In [None]:
#we are doing python keyword extraction
!pip install --quiet flashtext==2.7
!pip install git+https://github.com/boudinfl/pke.git

In [None]:
!pip install scipy==1.8.0
!pip install networkx==2.6

In [None]:
!python -m spacy info

In [12]:
import textwrap

In [1]:
import json
import requests
import string
import re
import nltk
import string
import itertools
nltk.download('stopwords')
nltk.download('wordnet')
nltk.download('punkt')
import pke
from nltk.corpus import stopwords
from nltk.corpus import wordnet
import traceback
from nltk.tokenize import sent_tokenize
from flashtext import KeywordProcessor


In [4]:
def tokenize_sentences(text):
    sentences = sent_tokenize(text)
    sentences = [sentence.strip() for sentence in sentences if len(sentence) > 20]
    return sentences

In [5]:

def get_noun_adj_verb(text):
    out=[]
    try:
        extractor = pke.unsupervised.MultipartiteRank()
        extractor.load_document(input=text,language='en')
        #    not contain punctuation marks or stopwords as candidates.
        pos = {'VERB', 'ADJ', 'NOUN'}
        stoplist = list(string.punctuation)
        stoplist += ['-lrb-', '-rrb-', '-lcb-', '-rcb-', '-lsb-', '-rsb-']
        stoplist += stopwords.words('english')
        extractor.candidate_selection(pos=pos)
        extractor.candidate_weighting(alpha=1.1,
                                      threshold=0.75,
                                      method='average')
        keyphrases = extractor.get_n_best(n=30)

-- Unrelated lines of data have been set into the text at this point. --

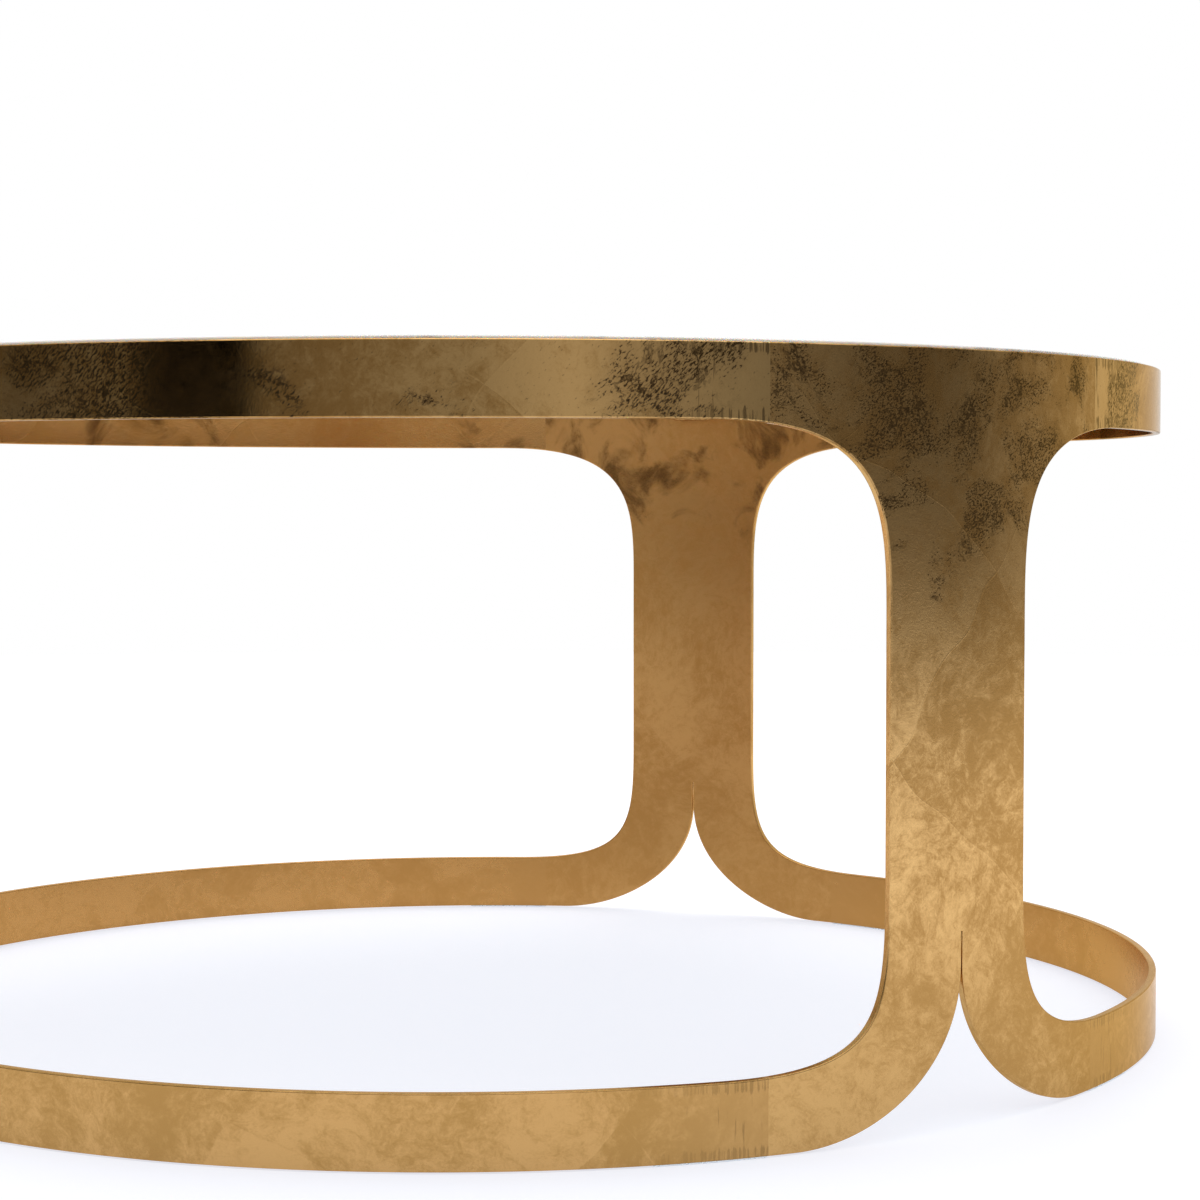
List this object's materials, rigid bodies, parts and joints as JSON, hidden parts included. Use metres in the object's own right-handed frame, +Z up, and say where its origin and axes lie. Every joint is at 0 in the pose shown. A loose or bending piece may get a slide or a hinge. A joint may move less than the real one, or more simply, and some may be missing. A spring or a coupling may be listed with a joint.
{
  "type": "round coffee table",
  "caption": "Low round coffee table: a gold-leafed steel drum frame whose flat strap legs blend into an upper and a base hoop, with a loose stone top set inside the upper hoop.",
  "frame": {"origin": "on the floor, under the middle of the table", "axes": "+Z is up. -Y points out through the middle of leg 1, and the other two legs are 120 degrees round to each side. X=0 is a mirror plane."},
  "size_m": [0.9144, 0.9144, 0.4325],
  "materials": {
    "gold_leafed_steel": "mild steel plate, ground smooth, covered in overlapping metal leaf and lacquered; satin, with dark speckled patina",
    "honed_stone": "white marble with faint grey veins, honed, rims eased",
    "clear_silicone": "translucent soft silicone, smooth"
  },
  "bodies": {
    "frame": {"leg_panel_1": "gold_leafed_steel", "leg_panel_2": "gold_leafed_steel", "leg_panel_3": "gold_leafed_steel", "top_hoop_arc_1": "gold_leafed_steel", "top_hoop_arc_2": "gold_leafed_steel", "top_hoop_arc_3": "gold_leafed_steel", "base_hoop_arc_1": "gold_leafed_steel", "base_hoop_arc_2": "gold_leafed_steel", "base_hoop_arc_3": "gold_leafed_steel", "support_tab_1": "gold_leafed_steel", "support_tab_2": "gold_leafed_steel", "support_tab_3": "gold_leafed_steel", "support_tab_4": "gold_leafed_steel", "support_tab_5": "gold_leafed_steel", "support_tab_6": "gold_leafed_steel", "clear_bumpers": "clear_silicone", "floor_glides": "clear_silicone"},
    "top": {"stone_top": "honed_stone"}
  },
  "joints": [
    {"name": "top_lift", "type": "slide", "parent": "frame", "child": "top", "axis": [0, 0, 1], "range_m": [0, 0.06]}
  ]
}
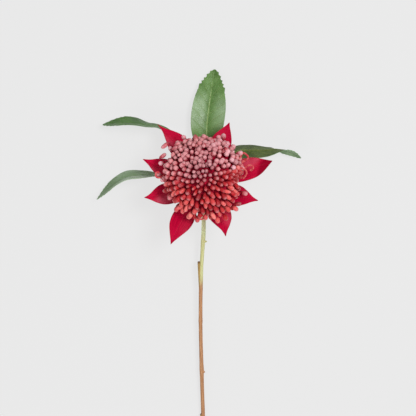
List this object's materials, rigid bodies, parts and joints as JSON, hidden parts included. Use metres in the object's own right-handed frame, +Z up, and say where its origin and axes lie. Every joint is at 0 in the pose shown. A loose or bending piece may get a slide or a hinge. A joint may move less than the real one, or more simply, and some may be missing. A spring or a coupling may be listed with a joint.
{
  "type": "waratah stem",
  "caption": "Cut waratah stem lying flat, with a domed head of bud-like florets, a star of pointed bracts, and toothed leaves below it.",
  "frame": {"origin": "on the surface the stem lies on, under the middle of the whole piece", "axes": "+Y along the stem towards the flower head, +Z up from the surface, the flower head faces up"},
  "size_m": [0.2489, 0.4776, 0.117],
  "materials": {
    "stem": "smooth green to brown bark",
    "florets": "soft matte coral with pale dusty tips",
    "bracts": "satin crimson",
    "leaves": "waxy mid green"
  },
  "bodies": {
    "root": {"stem": "stem", "flower_head": "florets", "bract_1": "bracts", "bract_2": "bracts", "bract_3": "bracts", "bract_4": "bracts", "bract_5": "bracts", "bract_6": "bracts", "bract_7": "bracts", "bract_8": "bracts", "leaf_top": "leaves", "leaf_upper_left": "leaves", "leaf_left": "leaves", "leaf_right": "leaves"}
  },
  "joints": []
}
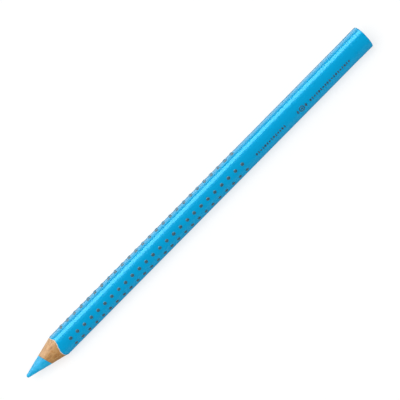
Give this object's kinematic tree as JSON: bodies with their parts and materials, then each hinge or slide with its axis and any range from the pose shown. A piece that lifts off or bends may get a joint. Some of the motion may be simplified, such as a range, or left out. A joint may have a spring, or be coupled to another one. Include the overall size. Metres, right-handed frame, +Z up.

        for val in keyphrases:
            out.append(val[0])
    except:
        out = []
        traceback.print_exc()

    return out

In [6]:
from pprint import pprint
def get_sentences_for_keyword(keywords, sentences):
    keyword_processor = KeywordProcessor()
    keyword_sentences = {}
    for word in keywords:
        keyword_sentences[word] = []
        keyword_processor.add_keyword(word)
    for sentence in sentences:
        keywords_found = keyword_processor.extract_keywords(sentence)
        for key in keywords_found:
            keyword_sentences[key].append(sentence)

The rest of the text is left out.